Oil prices climbed again on Monday, as traders worried about the risks of a broader regional military conflict, which could disrupt supplies. Iran is a big oil producer, and accounts for about 3% of global supplies.

As the conflict entered its fourth day, Brent crude rose by 0.5% in early trading pushing towards $75 a barrel, while US crude rose by 0.7% to $73.42. Brent later fell, down 0.5% at $73.78 a barrel.

Crude prices jumped by more than 13% on Friday to their highest levels since January, and closed 7% higher for both benchmarks, after Israel hit more than 100 targets in Iran, including nuclear facilities and missile sites, and Iran responded with its own missile strikes on Israel.

Thomas Pugh, an economist at the consulting firm RSM UK, said: “Just as tensions and uncertainty around global trade and tariffs seemed to be easing with a deal between the US and China on tariffs, the Israel-Iran escalation represents a new source of geopolitical tension.

“The main way this will impact UK businesses and the economy is through higher oil and natural gas prices.”

He noted that oil prices had risen by about $10 a barrel in the past week, which is likely to result in a 5p increase in petrol and diesel prices at the pump over the “next couple of months”.

Average UK petrol prices remained stable at 132p a litre and diesel at 138.2p a litre on Friday, according to the AA, which will publish updated prices later on Monday.

Wholesale petrol costs are above where they were in April and May but still way down on levels seen in the first quarter of this year.

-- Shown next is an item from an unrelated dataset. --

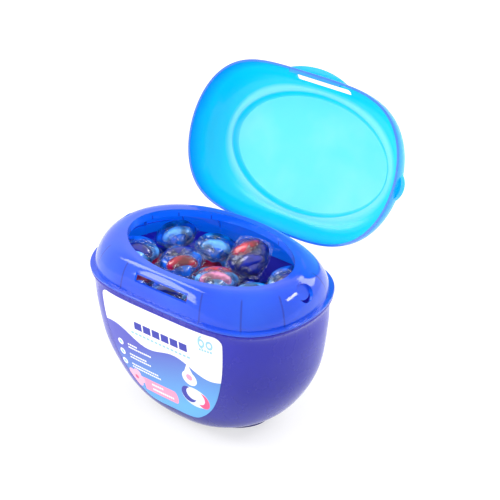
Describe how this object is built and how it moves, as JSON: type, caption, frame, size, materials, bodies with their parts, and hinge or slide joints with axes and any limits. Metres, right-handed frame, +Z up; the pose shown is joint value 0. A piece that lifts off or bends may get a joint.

Aside from the oil price, another big factor that influences prices at UK pumps is US demand for gasoline during the summer motoring season, the AA said.

The sell-off in oil markets has been limited, so far. In London, the FTSE 100 share index gained nearly 0.4% and the oil company Shell’s stock climbed by 1.3%, while BP was up 0.2%. Stock markets in Germany and France rose by almost 0.4% and 0.7%.

“The market currently anticipates a limited conflict, though there is little indication that hostilities will end quickly,” said Jochen Stanzl, the chief market analyst at CMC Markets. “It is expected that fighting will continue unabated this week, albeit on a limited scale.”

Mohamed El-Erian, an economic adviser to the insurance giant Allianz, said the conflict risked causing slower global growth, increased inflationary pressure, reduced “policy flexibility” for central banks, and “further gradual erosion of the global order”.

James Hosie, an analyst at Shore Capital, said the spike in Brent crude to almost $75 a barrel could be temporary, if the direct impact on Iran’s oil facilities remained limited.

Over the weekend, airstrikes by Israel targeted energy assets including the Shahran oil depot and Shahr Rey refinery close to Tehran, and the South Pars gas field. This raises the risk of a direct impact on Iran’s 2m barrels of oil exports a day.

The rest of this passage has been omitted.